____ Records for the exercise
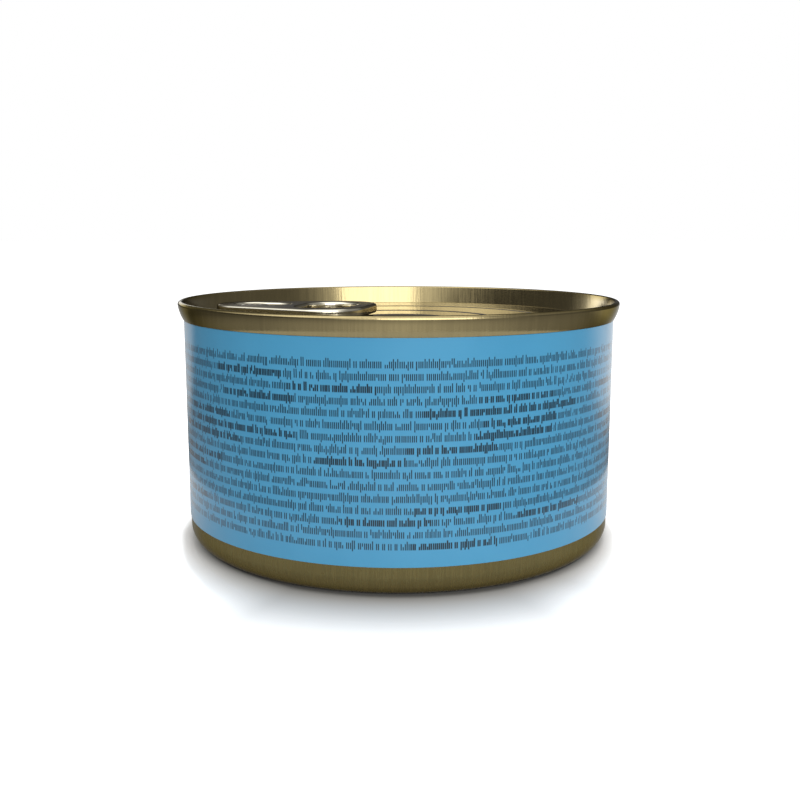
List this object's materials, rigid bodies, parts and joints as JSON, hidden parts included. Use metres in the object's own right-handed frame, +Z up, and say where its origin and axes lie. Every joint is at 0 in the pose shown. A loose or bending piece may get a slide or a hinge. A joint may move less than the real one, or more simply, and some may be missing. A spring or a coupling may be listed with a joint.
{
  "type": "can of cat food",
  "caption": "Shallow round drawn can with a plain wraparound label, a stepped easy-open lid in a double seam and a ring-pull tab.",
  "frame": {"origin": "on the can's axis at the level of its standing ring", "axes": "+Z up along the can's axis, +X to the right and -Y towards the viewer, with the tab's nose to the left"},
  "size_m": [0.0682, 0.0682, 0.0372],
  "materials": {
    "body_lacquer": "clear gold lacquer over drawn tinplate, satin",
    "label_paper": "gloss varnished blue paper with small dark print bars",
    "lid_lacquer": "clear gold lacquer over rolled tinplate, fine grain",
    "tab_metal": "polished tinplate"
  },
  "bodies": {
    "root": {"can_body": "body_lacquer", "label": "label_paper", "lid": "lid_lacquer", "pull_tab": "tab_metal"}
  },
  "joints": []
}
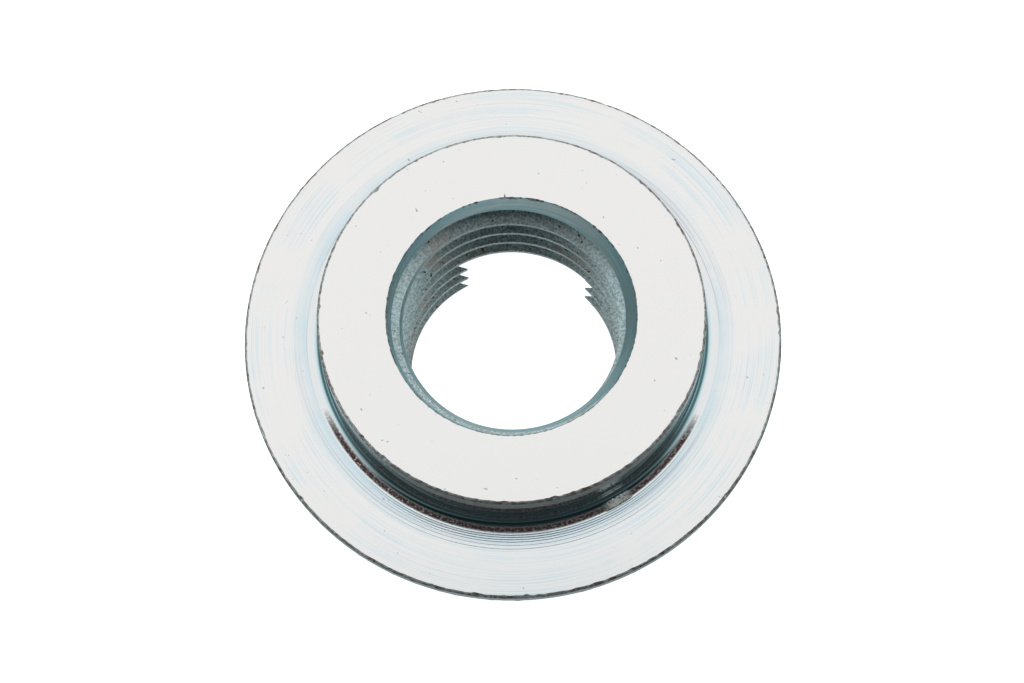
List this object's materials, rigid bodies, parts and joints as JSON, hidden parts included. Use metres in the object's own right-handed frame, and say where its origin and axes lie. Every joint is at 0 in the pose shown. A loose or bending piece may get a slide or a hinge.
________
▸ **What you are asked to do**
Print out the whole listing exactly as it appears.

▸ **Written solution**
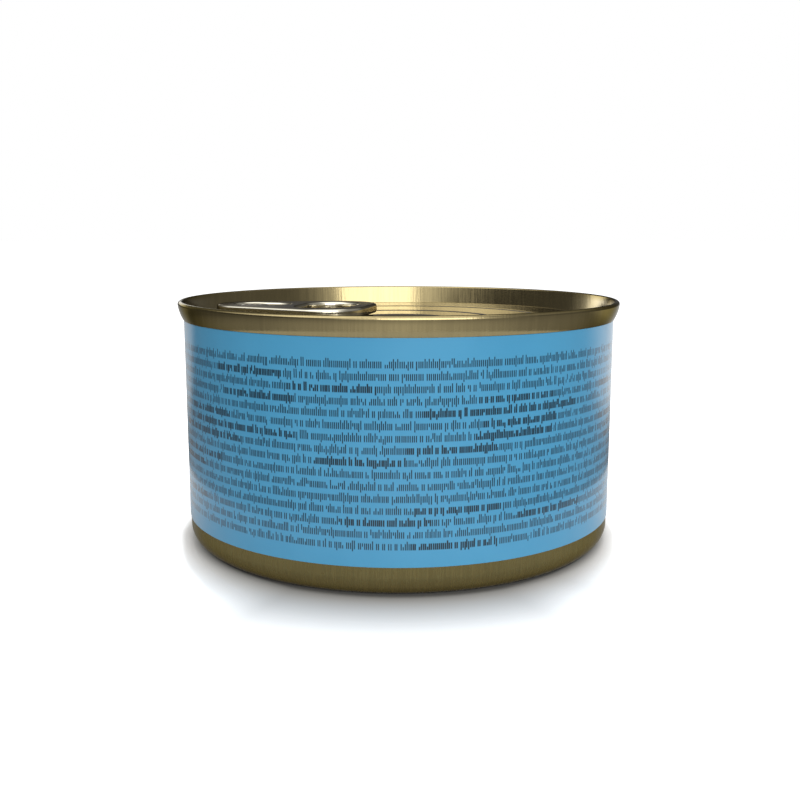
List this object's materials, rigid bodies, parts and joints as JSON, hidden parts included. Use metres in the object's own right-handed frame, +Z up, and say where its origin and axes lie. Every joint is at 0 in the pose shown. A loose or bending piece may get a slide or a hinge. A joint may move less than the real one, or more simply, and some may be missing. A spring or a coupling may be listed with a joint.
{
  "type": "can of cat food",
  "caption": "Shallow round drawn can with a plain wraparound label, a stepped easy-open lid in a double seam and a ring-pull tab.",
  "frame": {"origin": "on the can's axis at the level of its standing ring", "axes": "+Z up along the can's axis, +X to the right and -Y towards the viewer, with the tab's nose to the left"},
  "size_m": [0.0682, 0.0682, 0.0372],
  "materials": {
    "body_lacquer": "clear gold lacquer over drawn tinplate, satin",
    "label_paper": "gloss varnished blue paper with small dark print bars",
    "lid_lacquer": "clear gold lacquer over rolled tinplate, fine grain",
    "tab_metal": "polished tinplate"
  },
  "bodies": {
    "root": {"can_body": "body_lacquer", "label": "label_paper", "lid": "lid_lacquer", "pull_tab": "tab_metal"}
  },
  "joints": []
}
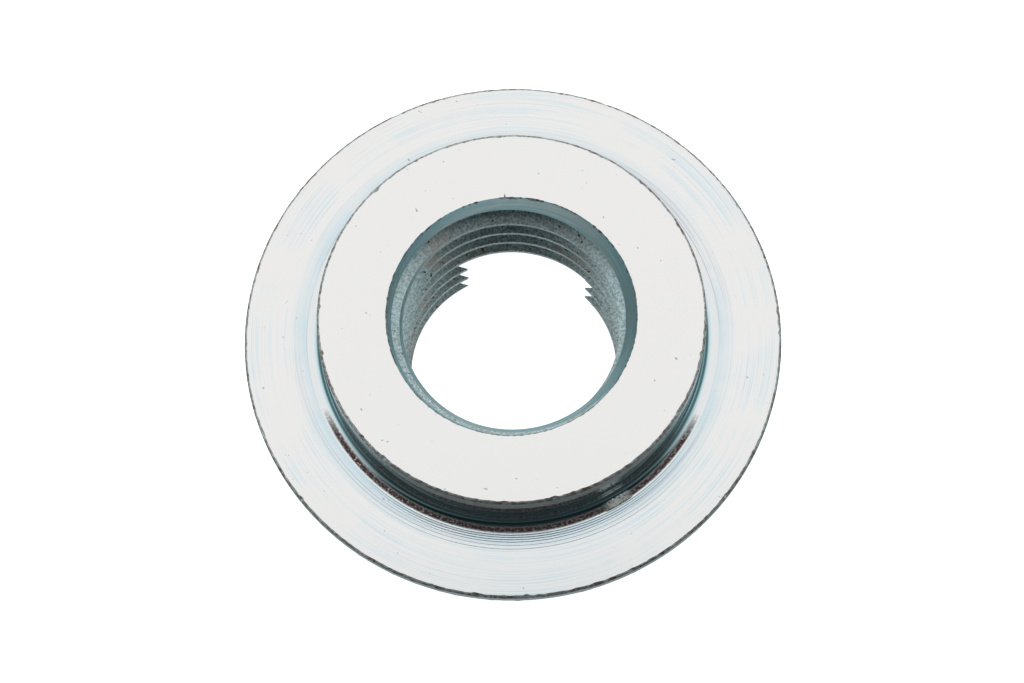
List this object's materials, rigid bodies, parts and joints as JSON, hidden parts included. Use metres in the object's own right-handed frame, and say where its origin and axes lie. Every joint is at 0 in the pose shown. A loose or bending piece may get a slide or a hinge.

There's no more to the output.